Wages fall while inequality rises
In most developed countries, the share of national income represented by wages,salaries and benefits –the labour share– has tended to decrease for decades while the share of capital income is showing a clear upward trend. When economic growth was widespread and vigorous, this was no cause for concern. Although income from one productive factor was growing more quickly than income from the other, ultimately all were rising. However, the severe recession over the last few years, which has particularly affected some segments of the population, makes it vital to re-examine how income is distributed.
The distribution between labour income and capital income is often an initial indicator in analysing the possible creation of social inequalities. Capital income is more concentrated in the population than labour income, so if the labour share decreases and that of capital increases, inequality among the population will probably increase as well. In the USA, for example, according to a study by M. Jacobson and F. Occhino,(1) the Gini index for capital income has risen to 0.85 over the last decade while for labour income it has remained at around 0.50.(2) Similarly, an OECD study reveals that the rise in inequality indices has been the highest in those countries where the labour share has fallen most significantly.(3)
Usually the wage bill is divided by GDP in order to measure the part of production that corresponds to labour income. As can be seen in the first graph, the labour share has fallen significantly in almost all developed countries. On average, this drop has been 3 p.p. in the last 35 years, the only exceptions being Denmark, the United Kingdom, Portugal and Spain.
Due to its simplicity, this methodology is easy to implement and allows us to make international comparisons. It does, however, have significant drawbacks. Firstly, it tends to overestimate the labour share in non-market sectors such as public administration. In such sectors, the value added for national accounts is usually calculated by adding labour costs together. Similarly, the labour share is highly volatile in industries such as mining or energy, where the value added tends to fluctuate considerably depending on commodity prices.

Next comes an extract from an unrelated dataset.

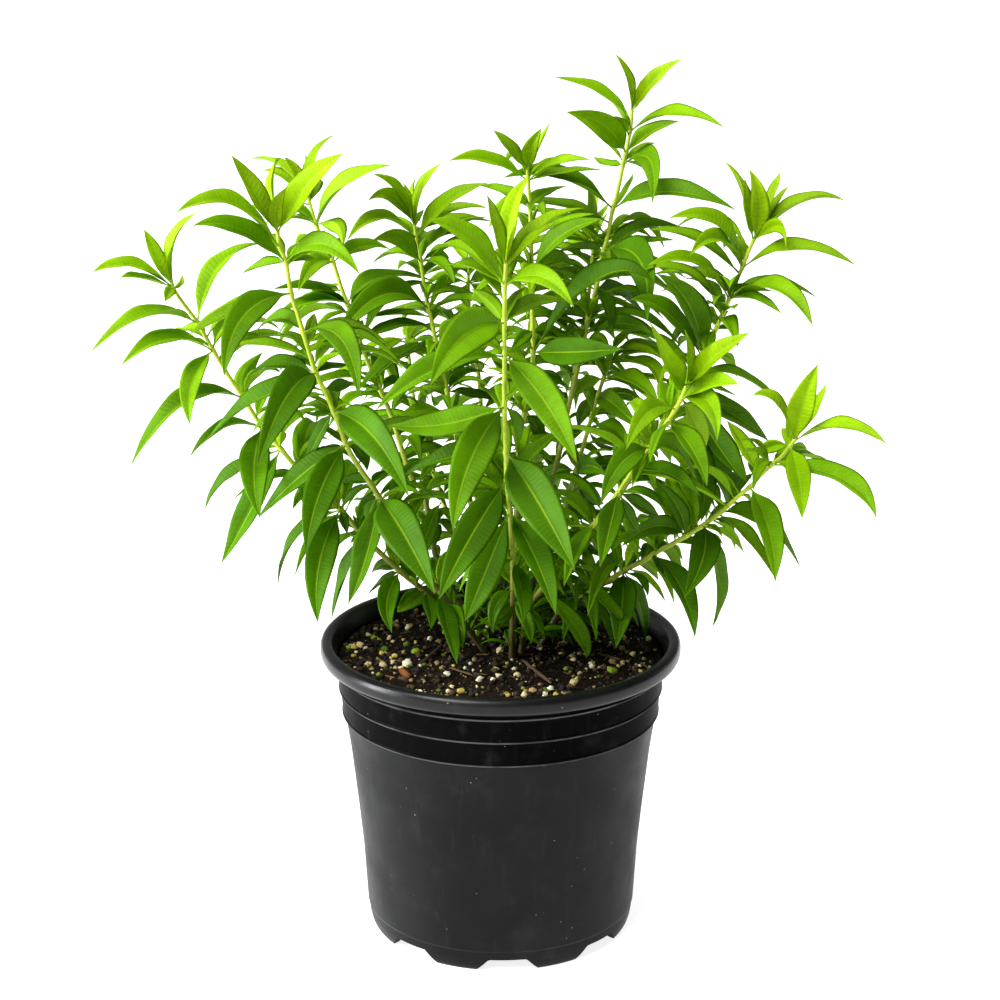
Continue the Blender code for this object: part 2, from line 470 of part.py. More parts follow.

Another big problem with this calculation lies in the fact that, by definition, the wage bill does not include income for the self-employed and therefore does not take into account a significant proportion of labour income. One way to avoid such problems is to calculate the labour share for the business sector only, excluding the self-employed. In this way, labour income and capital income can be totally separated, in exchange, however, for restricting the analysis to one part of the productive system (around 60%). Karabarbounis and Neiman (2013) have built up a database that allows them to analyse the trend over the last 35 years in 59 countries, making use of both methodologies. Applying the second methodology, which is more refined, it has been detected that the labour share is higher than the figure obtained when the simpler definition is used, but the downward trend is still statistically significant and economically relevant. Specifically, 5 p.p. for the 59 countries as a whole.(4) Once again, the United Kingdom, Portugal and Spain are the exceptions.
However, this drop in labour income has not been equal at all wage levels. According to OECD estimates, the relative reduction in labour share is greater if we exclude the highest income bracket from the calculation, namely the top 1% of the population. In other words, the rise in labour income occurring at the highest level of the salary scale means that, when we look at aggregate data, the drop in the labour share is smaller. The cases of Canada and the USA are particularly prominent. In these two countries, when the 1% of the population with the highest income is excluded, the drop in the labour share is 6 and 4.5 p.p., respectively. For the 1% of the population with the highest income, the increase in labour share was 2.9 and 2.2 p.p., respectively. In the rest of the countries for which data are available, the difference between both measures was less marked but still noteworthy: 0.9 p.p. on average.
Given the trends in the distribution of income over the last few years, it comes as no surprise to see that the 1% of the population with the highest income are receiving an ever larger proportion of the total income. Once more, the case of the USA stands out. While, in the 1980s, the share of income distributed to the 1% of the population with the highest earnings was 10% on average, between 2001 and 2010 this increased to 16.8%. Beyond the USA, there is clear evidence to suggest that this trend has also been upward in the vast majority of developed countries.
In short, in most countries there has been a big drop in the labour share and it is of the utmost importance to understand the factors that lie behind this situation. The next three articles in this Dossier are devoted to this. The article «Technology and wealth: two phenomena working for or against workers?» analyses how these two elements may have affected the optimum productive combination of capital and labour. «Globalisation and the redistribution of income» emphasises the effects of globalisation in a broad sense. And the last article in the Dossier, «The decline in the labour share in Spain and the USA: cyclical factors», examines recent developments in Spain and the USA.
Oriol Aspachs and Maria Gutiérrez-Domènech
European Unit, Research Department, "la Caixa"
(1) Jacobson, M. and Occhino, F. (2012), «Labor's declining share of income and rising inequality», Economic Commentary.
(2) The Gini index measures the level of concentration or dispersion of income. Values close to 1 indicate maximum concentration while values close to 0 would occur if income were distributed uniformly among the population.
(3) See «OECD employment outlook 2012».